Australia and US team up to Tackle MERS
Monday, 22 June, 2015
Associate Professor Senanayake, an infectious disease specialist at the Australian National University, said MERS-CoV posed a similar threat to Ebola.
"We went to a lot of trouble planning for Ebola, which was very sensible, but potentially the risk of getting MERS in Australia is even higher," he said on the Sydney Morning Herald.
However researchers from the Australian Institute for Bionengineering and Nanotechnology (AIBN) in Brisbane are already onto the job, as they prepare to develop an antibody against the growing global threat of Middle East respiratory syndrome coronavirus (MERS-CoV).
The project is a collaboration with US researchers based at the Smithsonian Institution in Washington DC, as announced by Queensland Premier Annastacia Palaszczuk.
MERS is a serious respiratory illness caused by a coronavirus similar to the virus that causes SARS. It is fatal in 30 to 40 per cent of cases. (MERS) has recently struck South Korea and has already caused seven deaths, seen over 2500 people quarantined, and 1800 schools to be shut.
AIBN director Professor Gray said “MERS and other emerging diseases pose a serious global threat, which is why a collaborative effort from some of the world's best researchers is urgently needed." He and his team look forward to the challenge of developing the antibody.
“While there haven’t yet been any on-shore cases of MERS-CoV in Australia, it’s an infectious disease and many Australians travel to or originate from countries that are affected.”

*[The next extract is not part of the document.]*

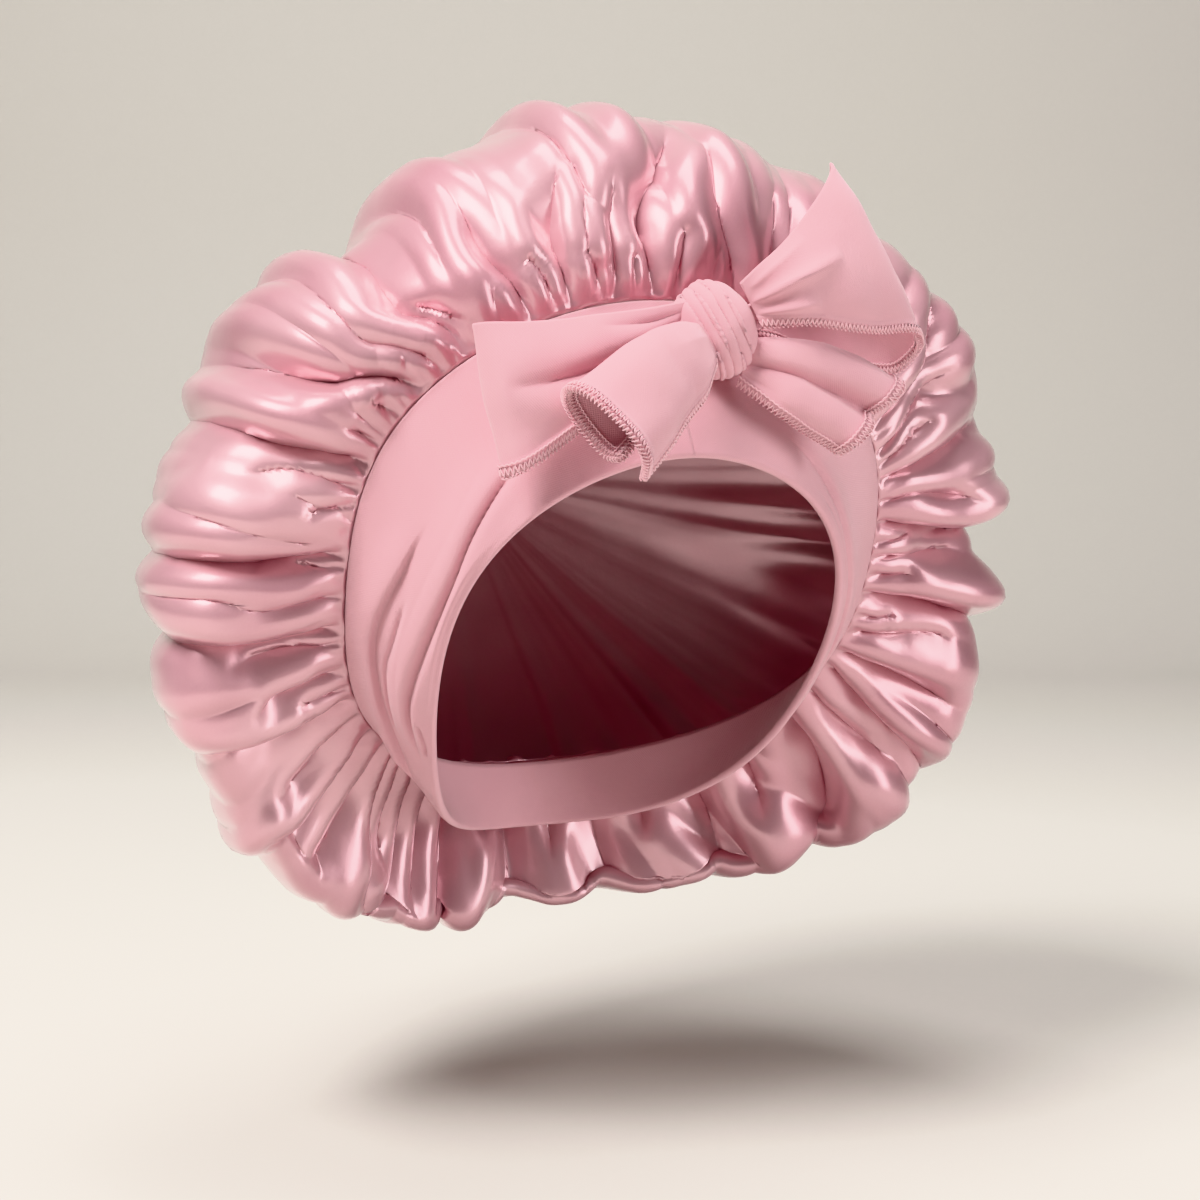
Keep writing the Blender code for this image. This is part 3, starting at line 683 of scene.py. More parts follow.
class NodeMaker:
    """Adds the nodes of one material."""

    def __init__(self, name: str) -> None:
        """Make the material.

        Args:
            name: Name of the material.
        """
        self.material = bpy.data.materials.new(name)
        self.material.use_nodes = True
        self.tree = self.material.node_tree
        self.shader = self.tree.nodes["Principled BSDF"]

    def add(self, kind: str, inputs: tuple | list | dict = (), output: int | str = 0,
            **options: object) -> Shade:
        """Add a node.

        Args:
            kind: Type name of the node.
            inputs: Values or Shades for its first inputs, or a dict by input name.
            output: Name or number of the output to give back.
            **options: Properties of the node.

        Returns:
            A Shade of the node's output.
        """
        node = self.tree.nodes.new(kind)
        for name, value in options.items():
            setattr(node, name, value)
        pairs = inputs.items() if isinstance(inputs, dict) else enumerate(inputs)
        for place, value in pairs:
            if isinstance(value, Shade):
                self.tree.links.new(value.socket, node.inputs[place])
            else:
                node.inputs[place].default_value = value
        return Shade(self, node.outputs[output])

    def mix(self, share: Shade | float, first: Shade | tuple, second: Shade | tuple) -> Shade:
        """Mix two colours.

        Args:
            share: Share of the second, a number or Shade.
            first: First colour, linear red, green and blue, or a Shade.
            second: Second colour.

        Returns:
            A Shade of the mixed colour.
        """
        node = self.tree.nodes.new("ShaderNodeMix")
        node.data_type = "RGBA"
        for place, value in ((0, share), (6, first), (7, second)):
            if isinstance(value, Shade):
                self.tree.links.new(value.socket, node.inputs[place])
            elif place == 0:
                node.inputs[place].default_value = value
            else:
                node.inputs[place].default_value = (*value, 1.0)
        return Shade(self, node.outputs[2])

    def noise(self, where: Shade, scale: float, detail: float = 2.0,
              roughness: float = 0.5) -> Shade:
        """Add a noise texture.

        Args:
            where: Shade of the coordinates.
            scale: Cells for each metre.
            detail: Octaves of detail.
            roughness: Strength of the finer octaves.

        Returns:
            A Shade of the noise, 0 to 1.
        """
        inputs = {"Vector": where, "Scale": scale, "Detail": detail, "Roughness": roughness}
        return self.add("ShaderNodeTexNoise", inputs, output="Fac")

    def bump(self, height: Shade, distance: float, strength: float = 1.0) -> None:
        """Drive the shader's normal by a height.

        Args:
            height: Shade of the height.
            distance: Height in metres where it is 1.
            strength: Strength of the bump.
        """
        inputs = {"Height": height, "Distance": distance, "Strength": strength}
        bumped = self.add("ShaderNodeBump", inputs, output="Normal")
        self.tree.links.new(bumped.socket, self.shader.inputs["Normal"])

    def drive(self, name: str, value: Shade | float | tuple) -> None:
        """Give one of the shader's inputs its value.

        Args:
            name: Name of the input.
            value: A number, a colour or a Shade.
        """
        if isinstance(value, Shade):
            self.tree.links.new(value.socket, self.shader.inputs[name])
        else:
            self.shader.inputs[name].default_value = value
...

The UQ team will work with international researchers, including Dr Dimiter Dimitrov from the National Institutes of Health (NIH) who, along with Professor Chris Broder, was co-developer of the anti-Hendra monoclonal antibody.
Monoclonal antibodies are not vaccines, but are antibodies that are engineered to mimic the antibodies produced naturally by the human body in response to vaccines, or pathogens and other invaders.